Before embarking on his career in the Royal Australian Navy, Petty Officer Electronics Technician Stephen Phillips was just a boy at Harristown State High School in Toowoomba, Queensland. Since leaving the beautiful Garden City, where he enjoyed watching the local Clydesdales play football with his family, spending time with friends and playing golf, he has been making waves working in the Royal Australian Navy as an Electronics Technician, sailing around the world onboard a number of Her Majesty’s Australian Ships.
It’s no surprise that Petty Officer Phillips joined the Navy given his family’s tradition of naval service. His dad was a Marine Technician known as a 'stoker' in the Royal Australian Navy, where he spent most of his time in Cairns serving in HMAS Moresby. Petty Officer Phillips’ sister also served in the Navy for 20 years as a stores sailor. She served in HMAS Tobruk on operations in Somalia and also on the previous HMAS Canberra. She is currently employed at HMAS Stirling as a public servant.
Petty Officer Phillips’ own contribution is extensive. He was posted in HMAS Sydney and participated in Operation WARDEN as part of International Forces in East Timor. He was also onboard HMAS Melbourne during Operation TREK in the Solomon Islands. He participated in Operation SLIPPER in the Middle East and was part of the decommissioning crew of HMAS Manoora. Petty Officer Phillips currently serves in HMAS Choules, most recently having been involved in Exercise SEA DAWN and Operation RENDER SAFE in Bougainville last year.
"Over the course of my career, I am grateful for the many opportunities that I have had to travel to and explore exotic parts of the world that may not of otherwise been possible," Petty Officer Phillips said.
"Participating in Operation RENDER SAFE is the most memorable experience for me onboard so far; being part of an operation that was removing unexploded remnants of war, in order to provide a safe and habitable environment for the people of Bougainville to live in was a rewarding job in itself."
As the manager of the sensors and weapons department, Petty Officer Phillips has responsibility of ensuring that systems such as radars, gyros, the speed log, GPS, and the Integrated Platform Management System operate without defects. All of these systems are essential for the ship’s safe navigation and situational awareness, and particularly for the conduct of amphibious operations.

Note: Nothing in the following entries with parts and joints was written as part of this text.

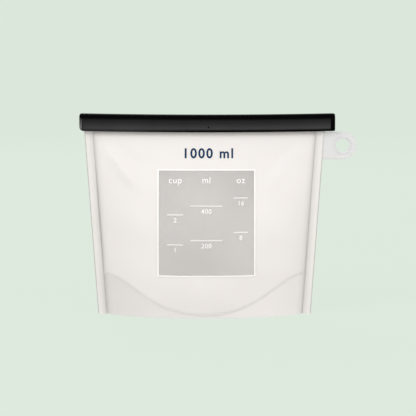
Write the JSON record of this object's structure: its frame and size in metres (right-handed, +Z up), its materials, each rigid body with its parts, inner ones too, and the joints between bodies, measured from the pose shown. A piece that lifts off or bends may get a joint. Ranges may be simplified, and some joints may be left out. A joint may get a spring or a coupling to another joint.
{
  "type": "reusable silicone bag",
  "caption": "Stand-up frosted silicone pouch with a clear window, raised measuring scale, folded mouth, slide-on sealing bar and hang tab.",
  "frame": {"origin": "on the ground, midway between the front and back walls and between the side seams", "axes": "+Z up, +X along the sealing bar towards its open end and the hang tab, -Y towards the front with the window"},
  "size_m": [0.2498, 0.0626, 0.1825],
  "materials": {
    "frosted_silicone": "satin",
    "seam_silicone": "satin",
    "clear_silicone": "gloss",
    "raised_silicone": "satin",
    "navy_ink": "satin",
    "black_plastic": "satin"
  },
  "bodies": {
    "pouch": {"front_panel": "frosted_silicone", "back_panel": "frosted_silicone", "bottom_gusset": "frosted_silicone", "left_side_seam": "seam_silicone", "right_side_seam": "seam_silicone", "front_window": "clear_silicone", "window_border": "raised_silicone", "cups_scale": "raised_silicone", "millilitre_scale": "raised_silicone", "ounce_scale": "raised_silicone", "capacity_print": "navy_ink", "front_gusset_weld": "frosted_silicone", "back_gusset_weld": "frosted_silicone"},
    "slider": {"slider_channel": "black_plastic", "slider_end_cap": "black_plastic"},
    "mouth_lip": {"front_fold": "frosted_silicone", "back_fold": "frosted_silicone", "front_lip": "frosted_silicone", "back_lip": "frosted_silicone", "lip_rim": "frosted_silicone"},
    "hang_tab_body": {"hang_tab": "frosted_silicone", "hang_ring": "frosted_silicone"}
  },
  "joints": [
    {"name": "slider_travel", "type": "slide", "parent": "pouch", "child": "slider", "axis": [-1, 0, 0], "range_m": [0, 0.23]},
    {"name": "mouth_unfold", "type": "hinge", "parent": "pouch", "child": "mouth_lip", "pos_m": [0, 0.0016, 0.1764], "axis": [1, 0, 0], "range_deg": [0, 180], "deforming": ["front_fold", "back_fold", "front_lip", "back_lip", "lip_rim"]},
    {"name": "tab_flex", "type": "hinge", "parent": "pouch", "child": "hang_tab_body", "pos_m": [0.10882, 0, 0.1536], "axis": [0.069, 0, 0.9976], "range_deg": [-80, 80], "stiffness_Nm_per_rad": 0.005}
  ],
  "couplings": [
    {"joint": "mouth_unfold", "follows": "slider_travel", "rad_per_m": 13.65}
  ]
}
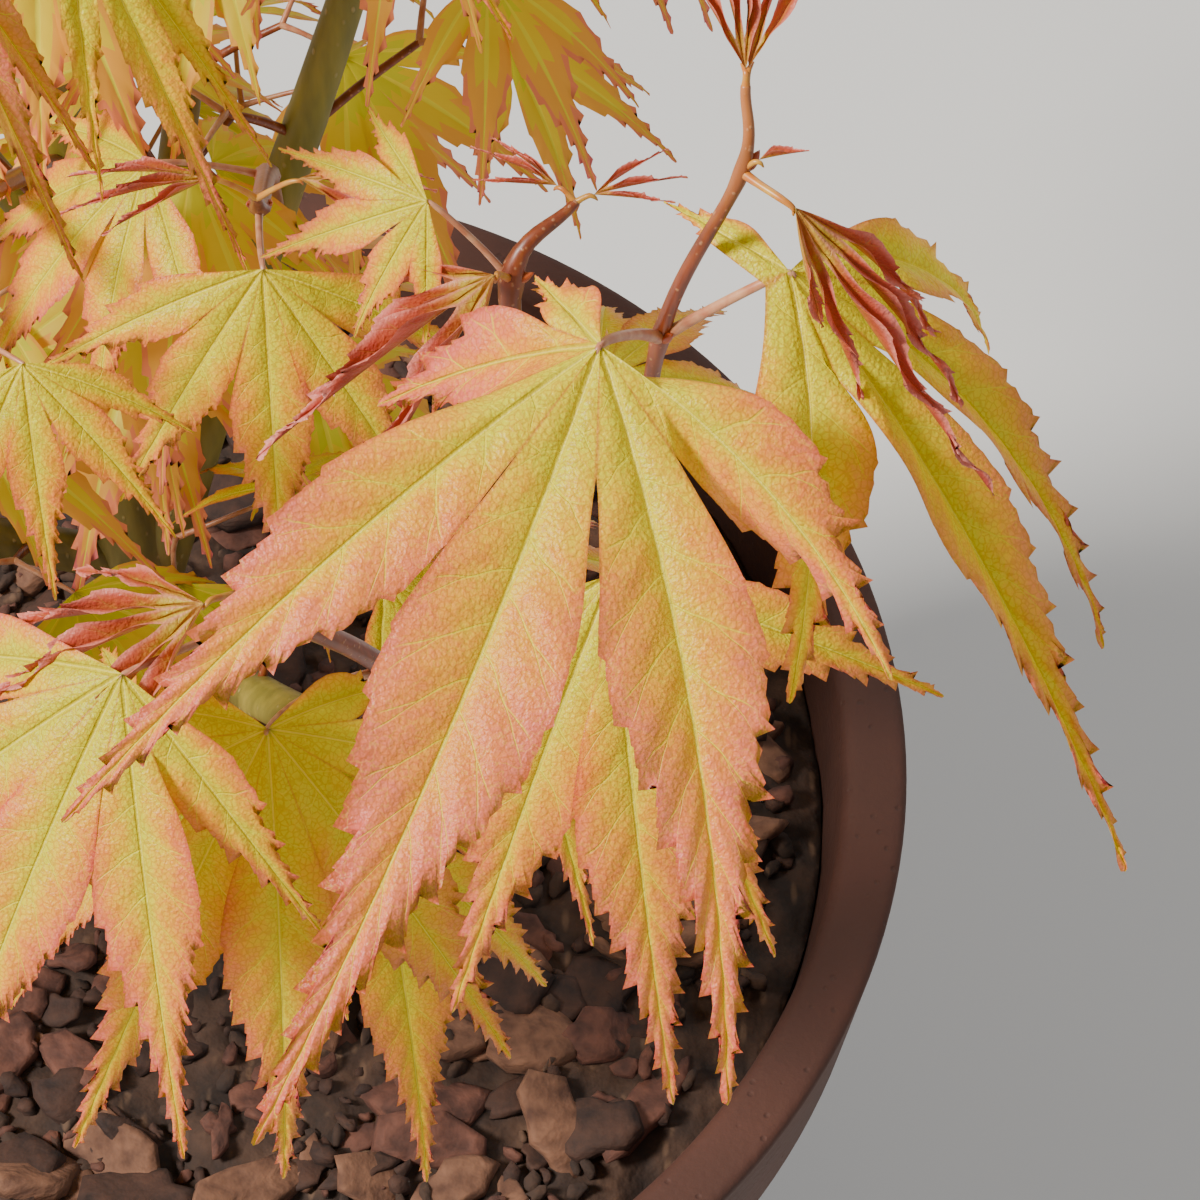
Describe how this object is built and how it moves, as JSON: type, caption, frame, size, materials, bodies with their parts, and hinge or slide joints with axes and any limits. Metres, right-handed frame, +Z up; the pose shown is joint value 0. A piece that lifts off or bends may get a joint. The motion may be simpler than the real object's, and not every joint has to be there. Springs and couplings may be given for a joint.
{
  "type": "potted japanese maple",
  "caption": "Young japanese maple in fresh spring leaf: a slim trunk with spreading boughs and hanging, deeply lobed leaves, growing in compost in a round clay pot.",
  "frame": {"origin": "centre of the pot's flat underside, on the surface it stands on", "axes": "+Z up along the pot's axis; -Y towards the viewer, where the front shoot hangs over the rim; +X to the right"},
  "size_m": [0.3037, 0.3224, 0.485],
  "materials": {
    "clay": "matt",
    "compost": "rough",
    "bark": "satin",
    "foliage": "satin"
  },
  "bodies": {
    "root": {"pot": "clay", "compost": "compost", "trunk": "bark", "bough_right": "bark", "bough_front": "bark", "bough_left": "bark", "bough_back": "bark", "bough_side": "bark", "bough_back_left": "bark", "foliage_front": "foliage", "foliage_front_middle": "foliage", "foliage_front_left": "foliage", "foliage_inner": "foliage", "foliage_inner_left": "foliage", "foliage_upper_front": "foliage", "foliage_top": "foliage", "foliage_top_left": "foliage", "foliage_right_top": "foliage", "foliage_right": "foliage", "foliage_left": "foliage", "foliage_left_front": "foliage", "foliage_back": "foliage", "foliage_back_right": "foliage", "foliage_back_left": "foliage"}
  },
  "joints": []
}
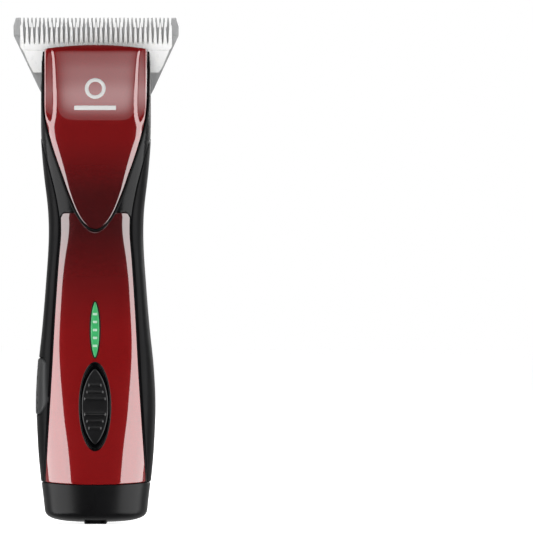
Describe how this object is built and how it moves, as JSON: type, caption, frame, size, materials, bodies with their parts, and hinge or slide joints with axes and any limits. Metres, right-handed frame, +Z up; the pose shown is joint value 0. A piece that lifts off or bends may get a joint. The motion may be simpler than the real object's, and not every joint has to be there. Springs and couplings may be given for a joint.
{
  "type": "cordless hair clipper",
  "caption": "Cordless hair clipper with a wide detachable blade set, glossy nose cover and front panel, sliding speed switch and a slide-out battery in the base.",
  "frame": {"origin": "middle of the contact rail under the battery cap, on the surface that the clipper stands on", "axes": "+Z runs up the clipper to the blade, -Y is the front with the nose cover and the switch, +X is to the right when the front is looked at"},
  "size_m": [0.0636, 0.0386, 0.1946],
  "materials": {
    "black_housing": "satin",
    "grip": "matte",
    "red_cover": "gloss",
    "seal": "matte",
    "badge": "satin",
    "lens": "gloss",
    "bezel": "gloss",
    "switch": "satin",
    "button": "satin",
    "cap": "satin",
    "ceramic": "satin",
    "blade_steel": "brushed",
    "bright_steel": "polished",
    "screws": "satin",
    "springs": "satin",
    "frame_metal": "satin",
    "lever_plastic": "satin",
    "copper": "satin",
    "rotor": "satin",
    "magnet": "matte",
    "board": "satin",
    "led": "gloss",
    "cell_wrap": "gloss",
    "lead": "satin"
  },
  "bodies": {
    "housing": {"front_housing": "black_housing", "rear_housing": "black_housing", "side_grip_left": "grip", "side_grip_right": "grip", "front_panel": "red_cover", "nose_cover": "red_cover", "nose_cover_seal": "seal", "nose_badge": "badge", "indicator_lens": "lens", "switch_bezel": "bezel", "slide_switch": "bright_steel", "main_board": "board", "board_chips": "black_housing", "indicator_leds": "led", "contact_block": "black_housing", "contact_springs": "copper", "release_button_guide": "black_housing", "release_spring": "springs", "drive_frame": "frame_metal", "lever_pivot_pin": "bright_steel", "motor_can": "bright_steel", "motor_magnets": "magnet", "motor_end_cap": "black_housing", "motor_bearings": "bright_steel", "motor_leads": "lead", "motor_screws": "screws", "housing_screws": "screws", "hinge_base": "frame_metal", "hinge_pin": "bright_steel", "hinge_screws": "screws", "lock_spring": "springs"},
    "battery": {"battery_case": "black_housing", "battery_cap": "cap", "contact_rail": "cap", "battery_cells": "cell_wrap", "battery_terminals": "copper", "charge_contacts": "bright_steel", "battery_catch": "springs"},
    "switch": {"switch_pad": "switch", "switch_knob": "switch"},
    "release": {"release_button": "button"},
    "lock": {"blade_lock_button": "button"},
    "lever": {"drive_lever": "lever_plastic"},
    "rotor": {"rotor_shaft": "bright_steel", "rotor_core": "rotor", "commutator": "copper", "eccentric_cam": "copper", "cam_bearing": "bright_steel"},
    "tongue": {"blade_tongue": "frame_metal"},
    "blade": {"comb_blade": "blade_steel", "blade_socket": "blade_steel", "tension_springs": "blade_steel", "blade_screws": "screws"},
    "cutter": {"cutter_blade": "ceramic", "cutter_drive_plate": "blade_steel"}
  },
  "joints": [
    {"name": "battery_slide", "type": "slide", "parent": "housing", "child": "battery", "axis": [0, 0, -1], "range_m": [0, 0.08], "deforming": ["battery_catch"]},
    {"name": "release_press", "type": "slide", "parent": "housing", "child": "release", "axis": [1, 0, 0], "range_m": [0, 0.0008], "stiffness_N_per_m": 400, "springref_m": -0.001, "deforming": ["release_spring", "battery_catch"]},
    {"name": "switch_slide", "type": "slide", "parent": "housing", "child": "switch", "axis": [0, 0, 1], "range_m": [-0.0015, 0.0015]},
    {"name": "blade_hinge", "type": "hinge", "parent": "housing", "child": "tongue", "pos_m": [0, 0.01042, 0.15467], "axis": [-1, 0, 0], "range_deg": [0, 50]},
    {"name": "blade_slide", "type": "slide", "parent": "tongue", "child": "blade", "axis": [0, -0.309, 0.9511], "range_m": [0, 0.016]},
    {"name": "cutter_stroke", "type": "slide", "parent": "blade", "child": "cutter", "axis": [1, 0, 0], "range_m": [-0.00104, 0.00104]},
    {"name": "lever_swing", "type": "hinge", "parent": "housing", "child": "lever", "pos_m": [0, 0, 0.152], "axis": [0, 1, 0], "range_deg": [-3, 3]},
    {"name": "rotor_spin", "type": "hinge", "parent": "housing", "child": "rotor", "pos_m": [0, 0, 0.11], "axis": [0, 0, 1], "continuous": true},
    {"name": "lock_slide", "type": "slide", "parent": "housing", "child": "lock", "axis": [0, 0, -1], "range_m": [0, 0.0025], "stiffness_N_per_m": 300, "springref_m": -0.001, "deforming": ["lock_spring"]}
  ],
  "couplings": [
    {"joint": "lever_swing", "follows": "cutter_stroke", "rad_per_m": 50.25}
  ]
}
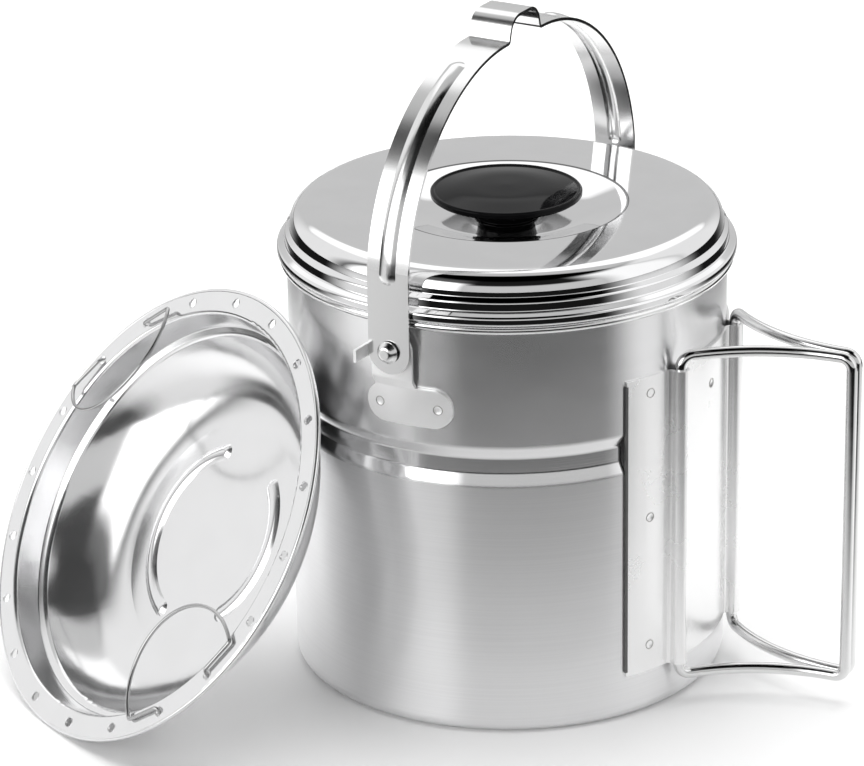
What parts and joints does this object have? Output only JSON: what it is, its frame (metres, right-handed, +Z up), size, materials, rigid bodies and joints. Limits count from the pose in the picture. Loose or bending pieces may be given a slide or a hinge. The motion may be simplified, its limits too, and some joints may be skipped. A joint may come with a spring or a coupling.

He has also stepped up to be in charge of the Standing Sea Fire and Emergency Party, running the specialist team that react to fires, floods and toxic hazards onboard. The team is trained to be dressed in gloves and a protective hood, with breathing apparatus correctly checked and sealed, with the correct fire extinguishers at the right compartment ready to fight a fire - within three minutes of hearing an alarm. Choules is a 16 000 tonne ship, 176 metres long and has nine decks, which equates to 18 flights of stairs from top to bottom - so the team trains daily to know the ship inside and out.
Petty Officer Phillips and the ship's company of Choules are looking forward their next challenge, Exercise TALISMAN SABRE, off the coasts of Darwin and Townsville in July.
"It has been an honour and a privilege to serve my country for this time," he said.